---------- Dataset section

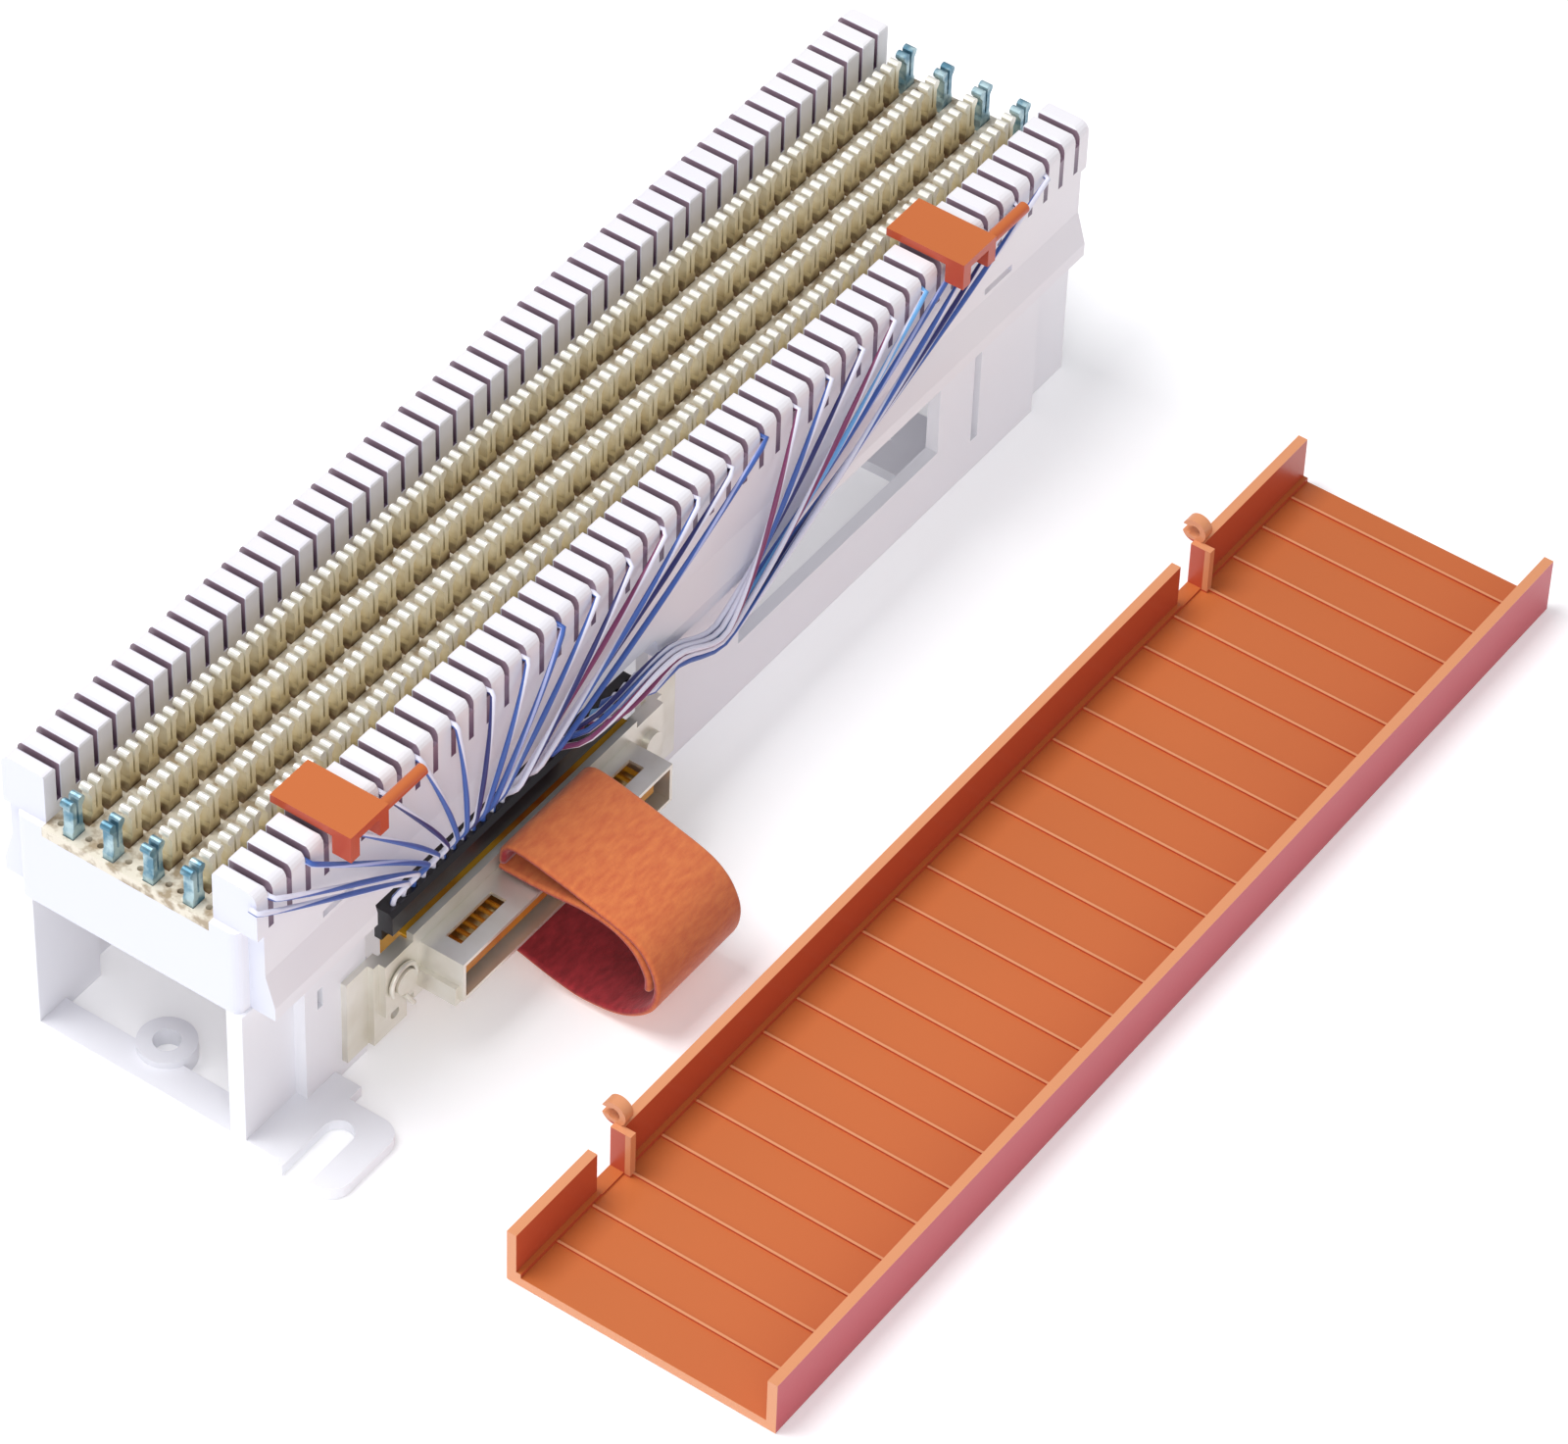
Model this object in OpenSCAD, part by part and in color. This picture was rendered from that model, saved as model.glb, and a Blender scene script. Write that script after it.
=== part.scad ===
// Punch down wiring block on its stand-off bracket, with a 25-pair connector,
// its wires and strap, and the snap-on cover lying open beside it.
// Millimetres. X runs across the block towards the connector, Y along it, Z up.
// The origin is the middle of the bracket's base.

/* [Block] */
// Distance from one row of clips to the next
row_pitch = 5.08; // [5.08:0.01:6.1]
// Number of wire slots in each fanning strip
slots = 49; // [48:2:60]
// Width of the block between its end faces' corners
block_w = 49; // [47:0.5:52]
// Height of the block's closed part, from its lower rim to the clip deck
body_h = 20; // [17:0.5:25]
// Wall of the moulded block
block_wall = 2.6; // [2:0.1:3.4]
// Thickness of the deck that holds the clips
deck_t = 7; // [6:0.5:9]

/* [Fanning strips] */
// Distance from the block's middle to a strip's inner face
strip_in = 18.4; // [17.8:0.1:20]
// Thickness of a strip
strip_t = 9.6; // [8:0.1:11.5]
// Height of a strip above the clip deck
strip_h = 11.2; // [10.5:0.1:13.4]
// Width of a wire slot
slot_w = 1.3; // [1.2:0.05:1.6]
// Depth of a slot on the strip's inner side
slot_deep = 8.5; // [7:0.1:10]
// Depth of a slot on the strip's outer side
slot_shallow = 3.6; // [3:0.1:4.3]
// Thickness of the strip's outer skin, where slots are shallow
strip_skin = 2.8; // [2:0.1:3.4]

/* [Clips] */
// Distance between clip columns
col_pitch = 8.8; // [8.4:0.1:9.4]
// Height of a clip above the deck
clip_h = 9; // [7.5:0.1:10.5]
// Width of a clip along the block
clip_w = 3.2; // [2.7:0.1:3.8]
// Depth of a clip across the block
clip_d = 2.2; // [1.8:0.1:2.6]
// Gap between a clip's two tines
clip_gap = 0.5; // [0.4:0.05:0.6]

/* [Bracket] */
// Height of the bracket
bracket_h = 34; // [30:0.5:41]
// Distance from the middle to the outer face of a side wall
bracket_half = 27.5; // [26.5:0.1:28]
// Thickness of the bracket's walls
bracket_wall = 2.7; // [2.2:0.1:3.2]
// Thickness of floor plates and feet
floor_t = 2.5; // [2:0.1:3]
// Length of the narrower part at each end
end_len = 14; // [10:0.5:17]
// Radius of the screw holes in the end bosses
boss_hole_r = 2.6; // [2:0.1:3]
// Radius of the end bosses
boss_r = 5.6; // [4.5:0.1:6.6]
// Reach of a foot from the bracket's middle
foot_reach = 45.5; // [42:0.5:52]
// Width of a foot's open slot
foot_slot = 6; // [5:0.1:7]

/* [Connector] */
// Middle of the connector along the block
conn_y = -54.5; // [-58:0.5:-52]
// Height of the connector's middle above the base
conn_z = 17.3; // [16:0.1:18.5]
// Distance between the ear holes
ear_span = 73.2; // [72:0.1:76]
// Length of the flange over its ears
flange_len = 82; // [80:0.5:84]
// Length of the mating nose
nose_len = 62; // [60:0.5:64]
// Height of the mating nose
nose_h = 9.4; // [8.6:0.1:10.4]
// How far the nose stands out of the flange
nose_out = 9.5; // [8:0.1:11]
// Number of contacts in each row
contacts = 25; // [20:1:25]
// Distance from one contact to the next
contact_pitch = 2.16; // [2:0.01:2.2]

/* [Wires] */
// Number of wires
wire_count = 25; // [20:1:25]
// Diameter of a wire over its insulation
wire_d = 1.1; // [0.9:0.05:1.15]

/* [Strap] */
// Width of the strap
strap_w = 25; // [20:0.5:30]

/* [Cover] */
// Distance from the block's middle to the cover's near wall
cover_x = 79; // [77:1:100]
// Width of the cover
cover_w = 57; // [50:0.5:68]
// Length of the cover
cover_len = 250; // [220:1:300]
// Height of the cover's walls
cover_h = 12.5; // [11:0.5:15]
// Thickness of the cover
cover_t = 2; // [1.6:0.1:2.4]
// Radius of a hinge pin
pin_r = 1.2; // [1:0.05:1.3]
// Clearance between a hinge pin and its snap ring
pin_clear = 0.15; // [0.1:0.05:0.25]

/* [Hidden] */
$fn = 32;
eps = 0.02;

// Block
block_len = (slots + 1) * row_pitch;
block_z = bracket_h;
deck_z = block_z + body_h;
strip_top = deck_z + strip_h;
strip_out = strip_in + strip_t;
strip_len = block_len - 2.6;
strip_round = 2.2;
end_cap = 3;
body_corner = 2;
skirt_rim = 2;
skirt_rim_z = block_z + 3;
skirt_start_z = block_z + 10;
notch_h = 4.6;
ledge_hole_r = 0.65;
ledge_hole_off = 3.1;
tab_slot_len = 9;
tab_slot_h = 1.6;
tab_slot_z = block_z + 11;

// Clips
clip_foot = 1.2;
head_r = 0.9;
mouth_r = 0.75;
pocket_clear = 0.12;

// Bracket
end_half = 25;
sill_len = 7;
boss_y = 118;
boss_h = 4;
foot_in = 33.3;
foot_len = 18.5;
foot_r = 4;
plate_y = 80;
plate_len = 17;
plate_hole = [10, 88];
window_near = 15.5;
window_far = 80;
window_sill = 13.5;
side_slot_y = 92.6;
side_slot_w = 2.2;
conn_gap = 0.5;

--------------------

▸ What you are asked to do: Please set down all the data word for word.

▸ Written answer:
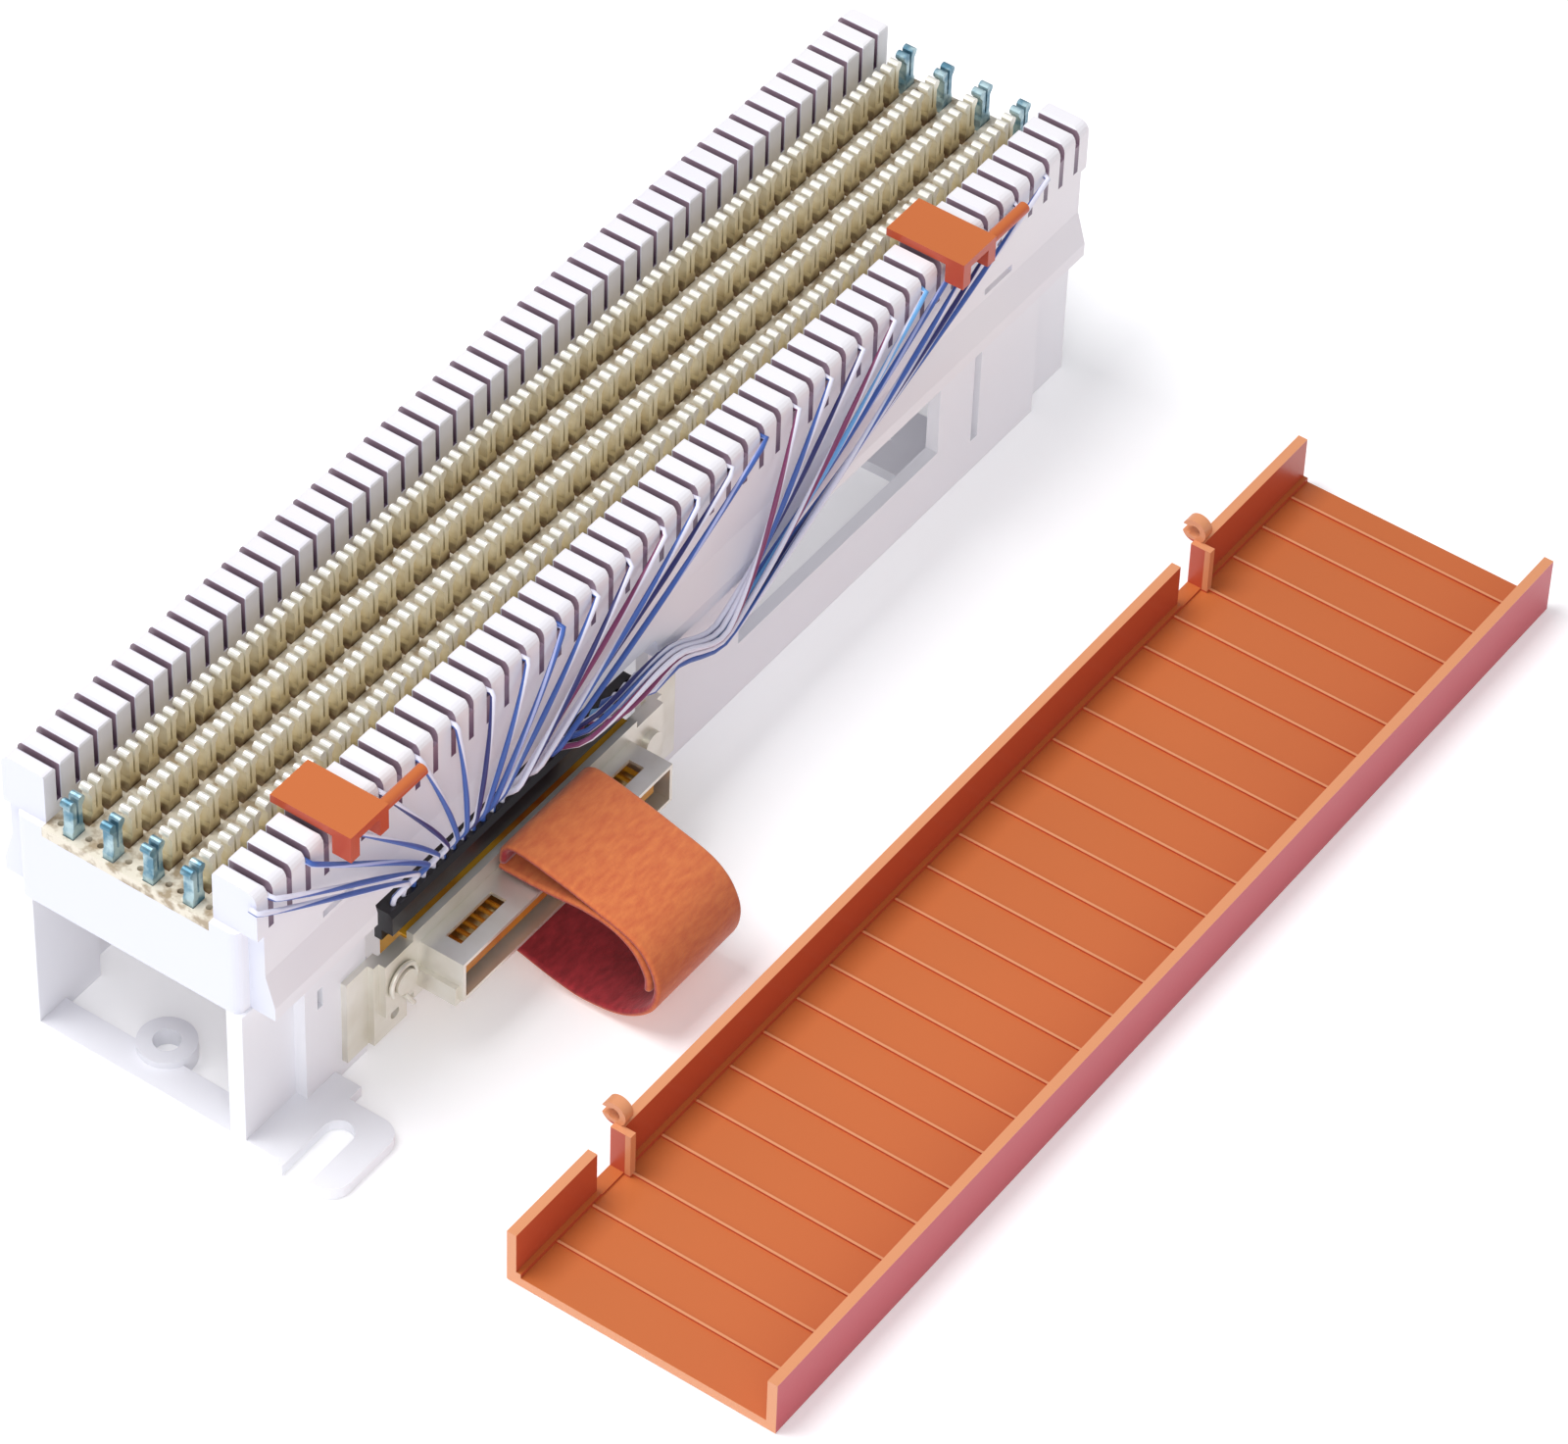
Model this object in OpenSCAD, part by part and in color. This picture was rendered from that model, saved as model.glb, and a Blender scene script. Write that script after it.
=== part.scad ===
// Punch down wiring block on its stand-off bracket, with a 25-pair connector,
// its wires and strap, and the snap-on cover lying open beside it.
// Millimetres. X runs across the block towards the connector, Y along it, Z up.
// The origin is the middle of the bracket's base.

/* [Block] */
// Distance from one row of clips to the next
row_pitch = 5.08; // [5.08:0.01:6.1]
// Number of wire slots in each fanning strip
slots = 49; // [48:2:60]
// Width of the block between its end faces' corners
block_w = 49; // [47:0.5:52]
// Height of the block's closed part, from its lower rim to the clip deck
body_h = 20; // [17:0.5:25]
// Wall of the moulded block
block_wall = 2.6; // [2:0.1:3.4]
// Thickness of the deck that holds the clips
deck_t = 7; // [6:0.5:9]

/* [Fanning strips] */
// Distance from the block's middle to a strip's inner face
strip_in = 18.4; // [17.8:0.1:20]
// Thickness of a strip
strip_t = 9.6; // [8:0.1:11.5]
// Height of a strip above the clip deck
strip_h = 11.2; // [10.5:0.1:13.4]
// Width of a wire slot
slot_w = 1.3; // [1.2:0.05:1.6]
// Depth of a slot on the strip's inner side
slot_deep = 8.5; // [7:0.1:10]
// Depth of a slot on the strip's outer side
slot_shallow = 3.6; // [3:0.1:4.3]
// Thickness of the strip's outer skin, where slots are shallow
strip_skin = 2.8; // [2:0.1:3.4]

/* [Clips] */
// Distance between clip columns
col_pitch = 8.8; // [8.4:0.1:9.4]
// Height of a clip above the deck
clip_h = 9; // [7.5:0.1:10.5]
// Width of a clip along the block
clip_w = 3.2; // [2.7:0.1:3.8]
// Depth of a clip across the block
clip_d = 2.2; // [1.8:0.1:2.6]
// Gap between a clip's two tines
clip_gap = 0.5; // [0.4:0.05:0.6]

/* [Bracket] */
// Height of the bracket
bracket_h = 34; // [30:0.5:41]
// Distance from the middle to the outer face of a side wall
bracket_half = 27.5; // [26.5:0.1:28]
// Thickness of the bracket's walls
bracket_wall = 2.7; // [2.2:0.1:3.2]
// Thickness of floor plates and feet
floor_t = 2.5; // [2:0.1:3]
// Length of the narrower part at each end
end_len = 14; // [10:0.5:17]
// Radius of the screw holes in the end bosses
boss_hole_r = 2.6; // [2:0.1:3]
// Radius of the end bosses
boss_r = 5.6; // [4.5:0.1:6.6]
// Reach of a foot from the bracket's middle
foot_reach = 45.5; // [42:0.5:52]
// Width of a foot's open slot
foot_slot = 6; // [5:0.1:7]

/* [Connector] */
// Middle of the connector along the block
conn_y = -54.5; // [-58:0.5:-52]
// Height of the connector's middle above the base
conn_z = 17.3; // [16:0.1:18.5]
// Distance between the ear holes
ear_span = 73.2; // [72:0.1:76]
// Length of the flange over its ears
flange_len = 82; // [80:0.5:84]
// Length of the mating nose
nose_len = 62; // [60:0.5:64]
// Height of the mating nose
nose_h = 9.4; // [8.6:0.1:10.4]
// How far the nose stands out of the flange
nose_out = 9.5; // [8:0.1:11]
// Number of contacts in each row
contacts = 25; // [20:1:25]
// Distance from one contact to the next
contact_pitch = 2.16; // [2:0.01:2.2]

/* [Wires] */
// Number of wires
wire_count = 25; // [20:1:25]
// Diameter of a wire over its insulation
wire_d = 1.1; // [0.9:0.05:1.15]

/* [Strap] */
// Width of the strap
strap_w = 25; // [20:0.5:30]

/* [Cover] */
// Distance from the block's middle to the cover's near wall
cover_x = 79; // [77:1:100]
// Width of the cover
cover_w = 57; // [50:0.5:68]
// Length of the cover
cover_len = 250; // [220:1:300]
// Height of the cover's walls
cover_h = 12.5; // [11:0.5:15]
// Thickness of the cover
cover_t = 2; // [1.6:0.1:2.4]
// Radius of a hinge pin
pin_r = 1.2; // [1:0.05:1.3]
// Clearance between a hinge pin and its snap ring
pin_clear = 0.15; // [0.1:0.05:0.25]

/* [Hidden] */
$fn = 32;
eps = 0.02;

// Block
block_len = (slots + 1) * row_pitch;
block_z = bracket_h;
deck_z = block_z + body_h;
strip_top = deck_z + strip_h;
strip_out = strip_in + strip_t;
strip_len = block_len - 2.6;
strip_round = 2.2;
end_cap = 3;
body_corner = 2;
skirt_rim = 2;
skirt_rim_z = block_z + 3;
skirt_start_z = block_z + 10;
notch_h = 4.6;
ledge_hole_r = 0.65;
ledge_hole_off = 3.1;
tab_slot_len = 9;
tab_slot_h = 1.6;
tab_slot_z = block_z + 11;

// Clips
clip_foot = 1.2;
head_r = 0.9;
mouth_r = 0.75;
pocket_clear = 0.12;

// Bracket
end_half = 25;
sill_len = 7;
boss_y = 118;
boss_h = 4;
foot_in = 33.3;
foot_len = 18.5;
foot_r = 4;
plate_y = 80;
plate_len = 17;
plate_hole = [10, 88];
window_near = 15.5;
window_far = 80;
window_sill = 13.5;
side_slot_y = 92.6;
side_slot_w = 2.2;
conn_gap = 0.5;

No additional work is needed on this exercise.